Express buses along the Eastern Distributor will remain, as these service the Northern end of the CBD and travel in the counter peak direction, thus don’t significantly contribute to congestion. The redesign will also include a new North/South corridor along the Western edge of the CBD up to Barangaroo, though details on this are limited.
For many passengers, these changes mean transferring from one vehicle to another, generally from a bus to a tram or vice versa. Passengers on Anzac Bridge/William St buses will need to change in order to continue travelling into the Northern end of the CBD, many passengers from North West Sydney will need to catch a feeder bus to a NWRL station and then catch a train the rest of the way, while passengers from South East Sydney might similarly need to catch a feeder bus before transferring to a tram to get into the CBD. All of these are multi-modal journeys, and would require passengers to pay a multi-modal fare.

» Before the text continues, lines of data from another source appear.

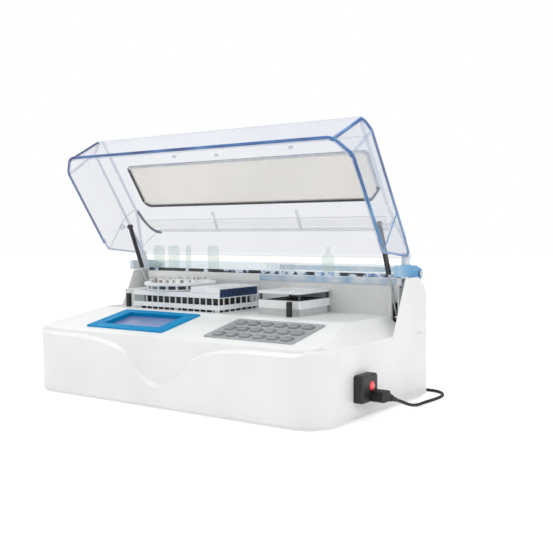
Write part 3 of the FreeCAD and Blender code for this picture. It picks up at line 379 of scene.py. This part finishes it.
def seal():
    """Dark rubber along the left and the rear, pale where the light shines through the front."""
    m = Mat("gasket", 0.6, spec=0.35)
    left_x, right_x, rear_z, right_z = -0.3375, 0.3, 0.4475, 0.466
    right = m.both(m.over(0, right_x), m.under(2, right_z))
    shaded = m.either(m.either(m.under(0, left_x), m.under(2, rear_z)), right)
    dark = m.shade(60, "#3A3D42", "#50545A")
    pale = m.shade(60, "#BFC3C9", "#D2D5D9")
    m.color(m.mix(shaded, pale, dark))
    m.roughness(0.5, 0.7, 200)
    m.bump(m.noise(2200, 4), 0.2, 0.0003)
    return m.m


def arm_blue():
    """Acrylic bars: sky blue near the right hinge, pale elsewhere."""
    m = Mat("arm_blue", 0.1, alpha=0.8, spec=0.6)
    riser_z = 0.2985
    along = m.math("ADD", m.axis(1), m.math("MULTIPLY", m.noise(30), 0.02))
    stops = [(0.0, "#A9CDEB"), (0.55, "#5FB0E0"), (1.0, "#3D98D3")]
    blue = m.ramp(m.spread(along, 0, 1, 0.11, 0.2), stops)
    pale = m.shade(30, "#DCE6EE", "#EAF1F6")
    bar = m.both(m.over(0, 0.0), m.under(2, riser_z))
    m.color(m.mix(bar, pale, blue))
    m.bump(m.noise(60, 2), 0.04, 0.001)
    return m.m


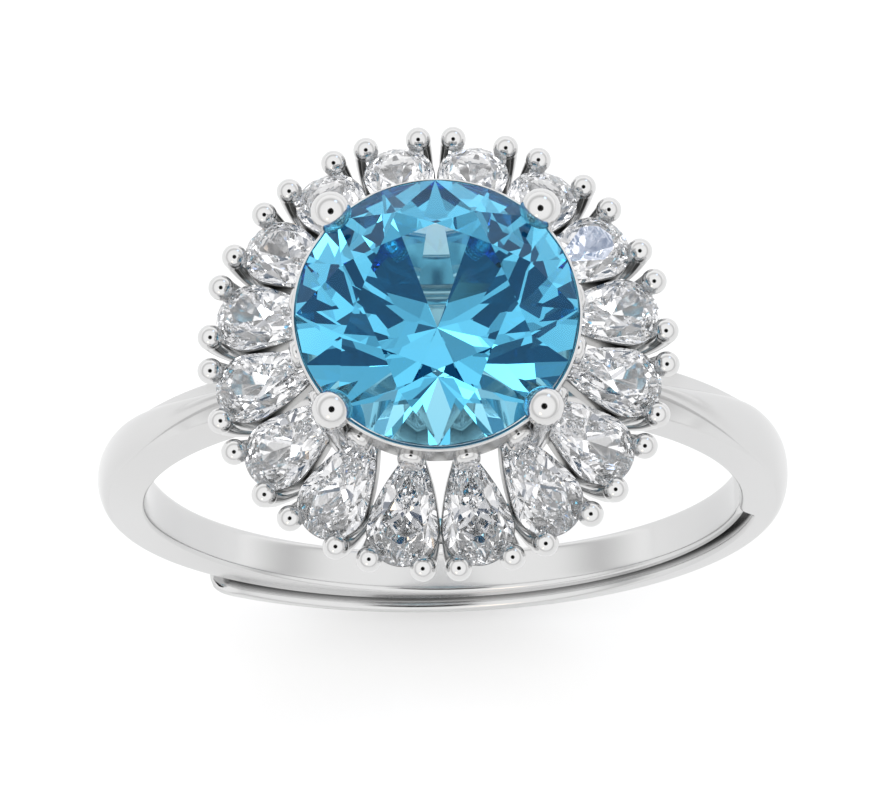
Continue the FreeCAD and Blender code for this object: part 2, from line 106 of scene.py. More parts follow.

Currently, this means a myMulti, which represents a fare penalty, with different passengers being charged a different fare for travelling the same route depending on how many vehicles they used. This is despite transfers generally being more efficient, from both a passenger time and operating cost perspective.
Opal does have a fare cap ($15/day and $60/week), but these would still be well above the cost of a myBus Travel Ten ($7.36/day and $36.80/week) or even a myMulti1 ($44/week).
It therefore makes a lot of sense for an integrated network (which relies on transfers) to be accompanied by an integration of fares. If it doesn’t happen with the Opal roll-out, then it should happen when the CBD bus network is redesigned at the end of this decade.